##### Information supplied

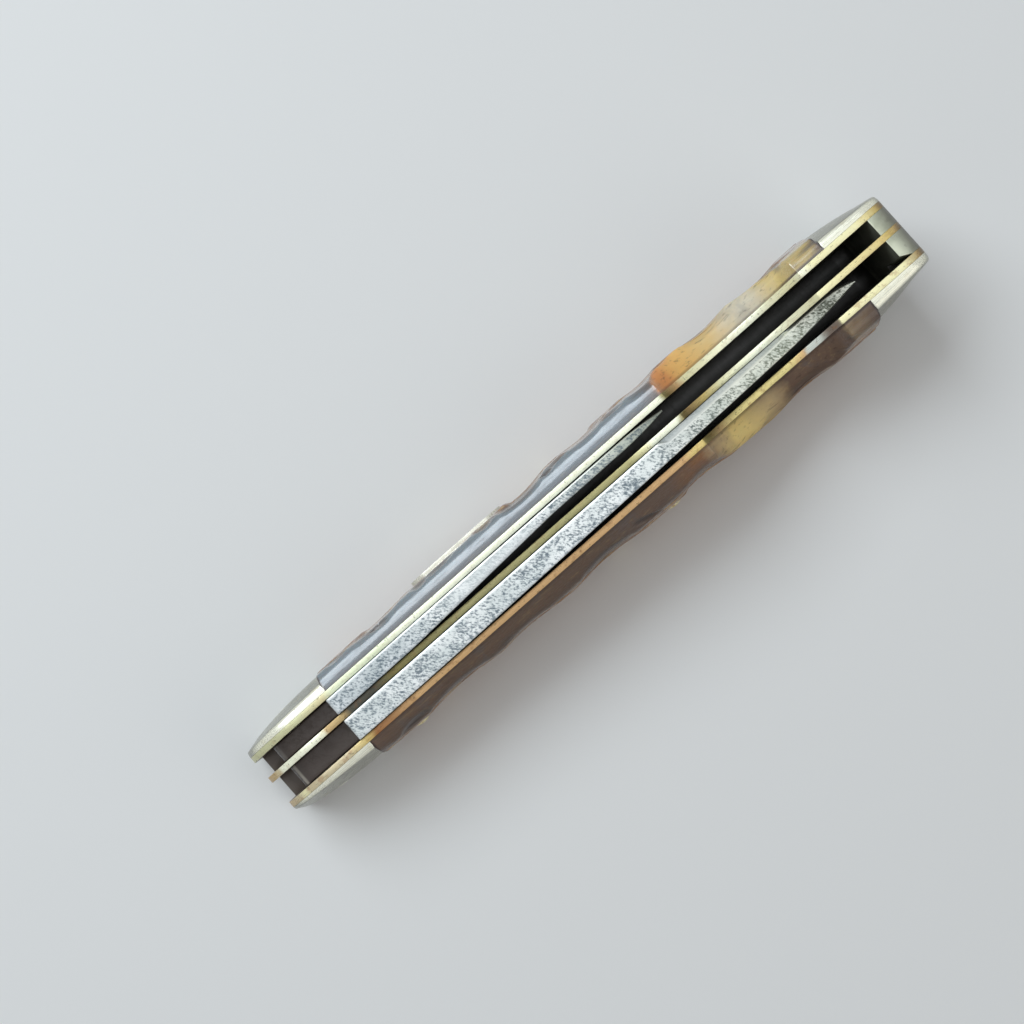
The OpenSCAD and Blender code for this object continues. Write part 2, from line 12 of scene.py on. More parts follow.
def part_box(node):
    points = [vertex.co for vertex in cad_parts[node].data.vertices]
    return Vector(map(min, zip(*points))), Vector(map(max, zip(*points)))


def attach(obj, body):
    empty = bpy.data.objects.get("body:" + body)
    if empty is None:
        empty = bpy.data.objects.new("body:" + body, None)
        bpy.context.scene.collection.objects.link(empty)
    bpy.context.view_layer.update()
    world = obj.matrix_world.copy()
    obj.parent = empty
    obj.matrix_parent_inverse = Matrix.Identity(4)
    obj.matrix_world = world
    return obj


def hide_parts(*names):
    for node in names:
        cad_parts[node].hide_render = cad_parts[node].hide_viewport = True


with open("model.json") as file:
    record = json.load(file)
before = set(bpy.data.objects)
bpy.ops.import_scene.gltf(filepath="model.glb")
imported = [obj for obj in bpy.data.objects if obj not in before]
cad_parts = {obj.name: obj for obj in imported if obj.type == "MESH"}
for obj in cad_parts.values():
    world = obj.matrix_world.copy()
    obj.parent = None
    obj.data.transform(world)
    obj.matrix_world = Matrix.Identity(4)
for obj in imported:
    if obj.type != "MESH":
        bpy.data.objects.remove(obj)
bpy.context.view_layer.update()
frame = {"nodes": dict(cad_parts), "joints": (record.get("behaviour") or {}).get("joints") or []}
mm = 0.001


# The photograph's view
# A phone held level above the table, a little off the knife's middle, with the knife lying
# at an angle across the picture from lower left to upper right.
camera_place = Vector((-5.11, 0.0, 170.0)) * mm
aimed_at = Vector((-5.11, 4.69, 0.0)) * mm
knife_angle = math.radians(41.47)

looking = (aimed_at - camera_place).normalized()
across = Vector((1, 0, 0))
upward = across.cross(looking)
picture_right = across * math.cos(knife_angle) - upward * math.sin(knife_angle)
picture_up = across * math.sin(knife_angle) + upward * math.cos(knife_angle)
camera = bpy.data.objects.new("camera", bpy.data.cameras.new("camera"))
camera.data.sensor_width = 36
camera.data.lens = 56.2
camera.data.clip_start = 0.01
camera.matrix_world = Matrix.Translation(camera_place) @ Matrix(
    (picture_right, picture_up, -looking)
).transposed().to_4x4()
bpy.context.scene.collection.objects.link(camera)
bpy.context.scene.camera = camera
bpy.context.scene.view_settings.view_transform = "Standard"


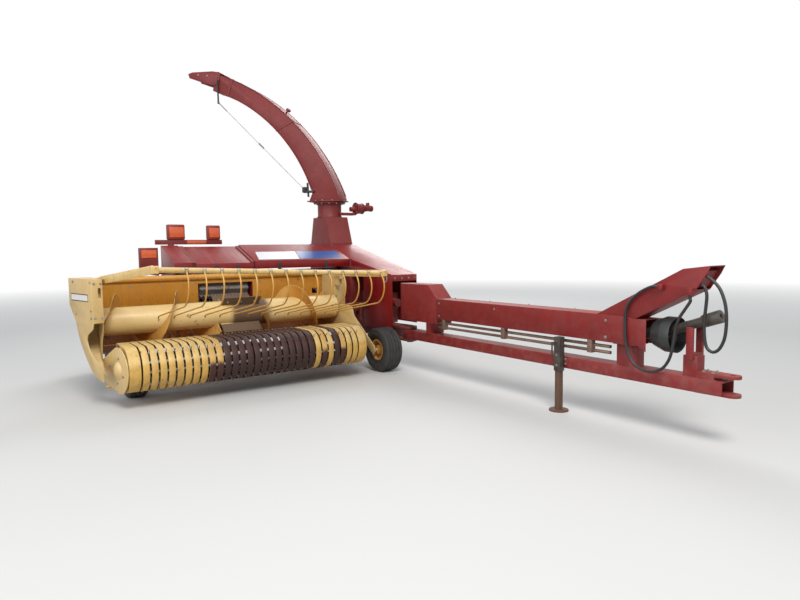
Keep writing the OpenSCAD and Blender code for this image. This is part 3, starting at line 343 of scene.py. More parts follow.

##########

## [What you are asked to do]
All of the records must be repeated exactly.

## [Answer to this exercise]
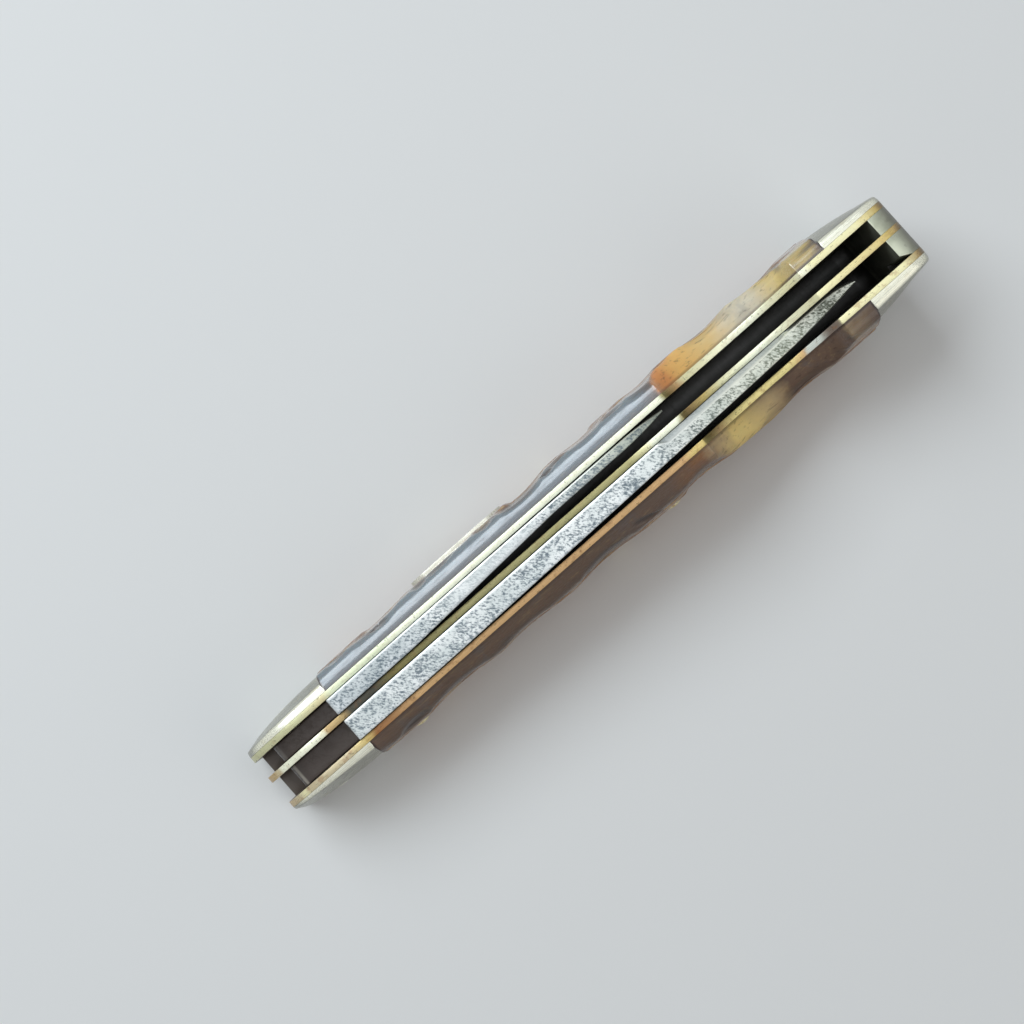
The OpenSCAD and Blender code for this object continues. Write part 2, from line 12 of scene.py on. More parts follow.
def part_box(node):
    points = [vertex.co for vertex in cad_parts[node].data.vertices]
    return Vector(map(min, zip(*points))), Vector(map(max, zip(*points)))


def attach(obj, body):
    empty = bpy.data.objects.get("body:" + body)
    if empty is None:
        empty = bpy.data.objects.new("body:" + body, None)
        bpy.context.scene.collection.objects.link(empty)
    bpy.context.view_layer.update()
    world = obj.matrix_world.copy()
    obj.parent = empty
    obj.matrix_parent_inverse = Matrix.Identity(4)
    obj.matrix_world = world
    return obj


def hide_parts(*names):
    for node in names:
        cad_parts[node].hide_render = cad_parts[node].hide_viewport = True


with open("model.json") as file:
    record = json.load(file)
before = set(bpy.data.objects)
bpy.ops.import_scene.gltf(filepath="model.glb")
imported = [obj for obj in bpy.data.objects if obj not in before]
cad_parts = {obj.name: obj for obj in imported if obj.type == "MESH"}
for obj in cad_parts.values():
    world = obj.matrix_world.copy()
    obj.parent = None
    obj.data.transform(world)
    obj.matrix_world = Matrix.Identity(4)
for obj in imported:
    if obj.type != "MESH":
        bpy.data.objects.remove(obj)
bpy.context.view_layer.update()
frame = {"nodes": dict(cad_parts), "joints": (record.get("behaviour") or {}).get("joints") or []}
mm = 0.001


# The photograph's view
# A phone held level above the table, a little off the knife's middle, with the knife lying
# at an angle across the picture from lower left to upper right.
camera_place = Vector((-5.11, 0.0, 170.0)) * mm
aimed_at = Vector((-5.11, 4.69, 0.0)) * mm
knife_angle = math.radians(41.47)

looking = (aimed_at - camera_place).normalized()
across = Vector((1, 0, 0))
upward = across.cross(looking)
picture_right = across * math.cos(knife_angle) - upward * math.sin(knife_angle)
picture_up = across * math.sin(knife_angle) + upward * math.cos(knife_angle)
camera = bpy.data.objects.new("camera", bpy.data.cameras.new("camera"))
camera.data.sensor_width = 36
camera.data.lens = 56.2
camera.data.clip_start = 0.01
camera.matrix_world = Matrix.Translation(camera_place) @ Matrix(
    (picture_right, picture_up, -looking)
).transposed().to_4x4()
bpy.context.scene.collection.objects.link(camera)
bpy.context.scene.camera = camera
bpy.context.scene.view_settings.view_transform = "Standard"


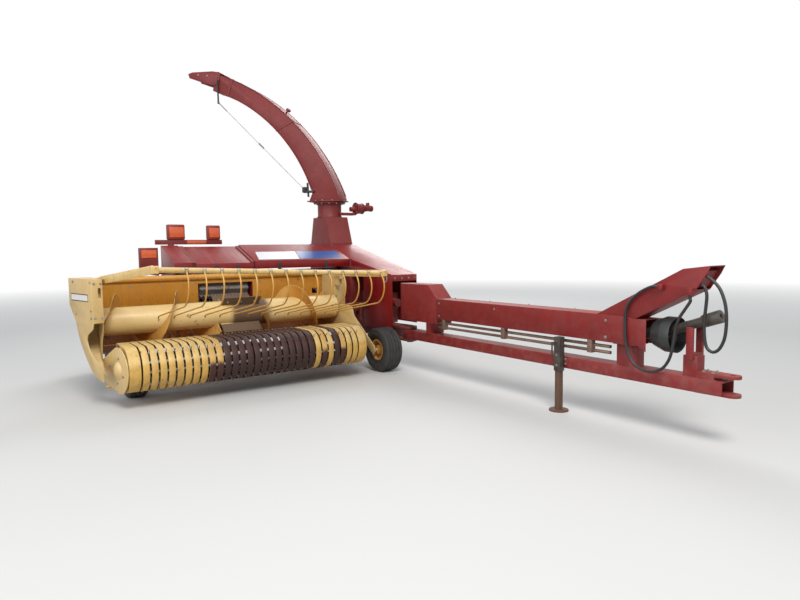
Keep writing the OpenSCAD and Blender code for this image. This is part 3, starting at line 343 of scene.py. More parts follow.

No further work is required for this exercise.